In 1959 she was invited to the US by a promoter, and began performing dance in clubs. Franco Zeffirelli then recruited her to play the role of La Orientale in his production of the opera Thais, in Dallas, Texas, with the New York City Ballet. After the show closed, she continued to tour the country, often performing three 45-minute shows each night and helping to spark a nationwide craze for the style.

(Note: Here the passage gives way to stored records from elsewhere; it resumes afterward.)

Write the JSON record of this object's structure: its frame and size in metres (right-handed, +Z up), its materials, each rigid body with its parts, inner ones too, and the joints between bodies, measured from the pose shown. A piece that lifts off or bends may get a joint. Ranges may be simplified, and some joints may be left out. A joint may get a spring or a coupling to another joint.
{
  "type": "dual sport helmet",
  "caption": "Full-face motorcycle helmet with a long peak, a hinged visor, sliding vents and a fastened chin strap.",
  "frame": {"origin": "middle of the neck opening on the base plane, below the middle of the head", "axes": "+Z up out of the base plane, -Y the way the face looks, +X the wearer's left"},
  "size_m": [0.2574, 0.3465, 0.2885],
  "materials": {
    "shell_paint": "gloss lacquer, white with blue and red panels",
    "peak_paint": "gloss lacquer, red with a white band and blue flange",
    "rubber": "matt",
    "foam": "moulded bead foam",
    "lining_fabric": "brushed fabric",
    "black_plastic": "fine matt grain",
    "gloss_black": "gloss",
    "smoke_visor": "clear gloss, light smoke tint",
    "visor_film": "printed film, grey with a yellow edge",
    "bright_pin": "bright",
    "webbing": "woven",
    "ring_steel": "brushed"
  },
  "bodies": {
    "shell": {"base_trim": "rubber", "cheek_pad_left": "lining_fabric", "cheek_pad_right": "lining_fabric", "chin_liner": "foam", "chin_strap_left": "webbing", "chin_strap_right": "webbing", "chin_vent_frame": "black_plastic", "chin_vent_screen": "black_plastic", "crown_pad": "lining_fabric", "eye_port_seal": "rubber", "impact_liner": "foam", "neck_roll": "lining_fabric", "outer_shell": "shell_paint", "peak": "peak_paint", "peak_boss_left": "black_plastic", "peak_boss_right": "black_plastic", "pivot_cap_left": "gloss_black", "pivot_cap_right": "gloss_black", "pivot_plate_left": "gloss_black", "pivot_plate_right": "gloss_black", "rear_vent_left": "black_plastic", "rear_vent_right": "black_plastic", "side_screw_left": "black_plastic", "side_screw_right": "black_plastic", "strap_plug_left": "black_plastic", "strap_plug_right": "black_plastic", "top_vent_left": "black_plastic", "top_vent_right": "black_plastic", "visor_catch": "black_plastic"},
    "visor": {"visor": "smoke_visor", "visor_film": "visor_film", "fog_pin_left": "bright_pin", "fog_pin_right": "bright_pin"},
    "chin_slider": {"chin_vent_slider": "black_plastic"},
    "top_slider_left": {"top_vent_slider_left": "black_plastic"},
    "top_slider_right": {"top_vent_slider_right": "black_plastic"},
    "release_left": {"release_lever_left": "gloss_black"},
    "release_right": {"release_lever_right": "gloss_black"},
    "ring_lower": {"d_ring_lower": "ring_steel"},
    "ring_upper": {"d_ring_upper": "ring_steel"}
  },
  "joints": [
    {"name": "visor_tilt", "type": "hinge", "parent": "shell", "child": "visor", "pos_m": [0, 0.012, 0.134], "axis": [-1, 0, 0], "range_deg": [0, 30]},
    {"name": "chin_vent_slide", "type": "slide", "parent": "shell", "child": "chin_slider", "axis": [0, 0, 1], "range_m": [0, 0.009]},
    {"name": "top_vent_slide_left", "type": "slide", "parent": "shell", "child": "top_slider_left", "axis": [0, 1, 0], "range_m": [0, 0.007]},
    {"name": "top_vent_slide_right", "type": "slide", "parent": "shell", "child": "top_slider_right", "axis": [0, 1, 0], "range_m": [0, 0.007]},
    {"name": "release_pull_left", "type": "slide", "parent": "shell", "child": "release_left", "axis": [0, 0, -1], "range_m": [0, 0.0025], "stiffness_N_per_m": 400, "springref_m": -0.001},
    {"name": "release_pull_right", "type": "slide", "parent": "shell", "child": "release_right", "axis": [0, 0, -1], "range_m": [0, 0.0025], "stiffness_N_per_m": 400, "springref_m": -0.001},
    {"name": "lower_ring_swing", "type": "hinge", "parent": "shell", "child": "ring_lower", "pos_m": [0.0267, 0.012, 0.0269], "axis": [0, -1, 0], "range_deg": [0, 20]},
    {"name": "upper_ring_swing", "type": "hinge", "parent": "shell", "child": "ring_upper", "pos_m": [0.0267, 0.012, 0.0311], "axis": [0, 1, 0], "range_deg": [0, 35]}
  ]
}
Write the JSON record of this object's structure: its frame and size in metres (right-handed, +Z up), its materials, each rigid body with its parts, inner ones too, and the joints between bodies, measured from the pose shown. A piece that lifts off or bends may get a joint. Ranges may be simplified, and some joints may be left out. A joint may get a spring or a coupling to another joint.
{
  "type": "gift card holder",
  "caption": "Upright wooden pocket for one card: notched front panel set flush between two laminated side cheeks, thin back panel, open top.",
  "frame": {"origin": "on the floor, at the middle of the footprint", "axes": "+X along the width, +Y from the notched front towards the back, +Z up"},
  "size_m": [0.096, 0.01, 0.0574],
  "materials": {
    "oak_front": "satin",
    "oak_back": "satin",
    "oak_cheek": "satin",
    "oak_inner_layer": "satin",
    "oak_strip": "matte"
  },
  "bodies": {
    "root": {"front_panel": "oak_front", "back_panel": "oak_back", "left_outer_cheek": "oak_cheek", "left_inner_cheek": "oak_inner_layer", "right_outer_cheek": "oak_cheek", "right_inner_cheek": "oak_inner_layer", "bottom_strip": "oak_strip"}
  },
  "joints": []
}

She would make her entrance wearing an elaborate cape. Because her agents had told her it was important to establish that she was Turkish or people wouldn't watch her, she began by singing in Turkish. Then she removed the cape. With her veil draped around her torso, she started her dance. She played finger cymbals throughout her set, including floor-work and drum solos. Sometimes she would invite a male audience member up for some humorous volunteer participation. As her English improved, she developed a monologue and told jokes as well. Usually her jokes involved sultans, harems and other aspects of Turkish culture, just as comics mine their own lives for their material.

She settled in New York City with her husband, and regularly appeared in clubs on Eighth Avenue and in the Catskills. Türkbaş regularly worked with leading musicians, and in 1969 released the album How to Make Your Husband a Sultan, on which she was accompanied by the leading Turkish clarinet player Mustafa Kandıralı, together with violinist Cevdet Çağla, Ahmet Yatman (kanun), Tarik Bulut (piano), Gerhard Rudolph (bass guitar), and Leszlo Kubinyi (drum). The record contained a complete 17-minute dance routine, together with other traditional songs, and sold an estimated 150,000 copies in the US, and reportedly one million in Turkey. How To Make Your Husband A Sultan was included in the book 1,000 Recordings To Hear Before You Die.

She followed it up with several further albums including How to Belly Dance for Your Sultan, Dance into Your Sultan's Heart, Alla Turca, and Kismet. She also wrote two books, The Turkish Cookbook by Ozel and The BellyDancer in You.

After she retired from performing, she and her husband owned restaurants and invested in real estate, owning properties in Manhattan and Long Island. She died in New York in 2012 at the age of 73.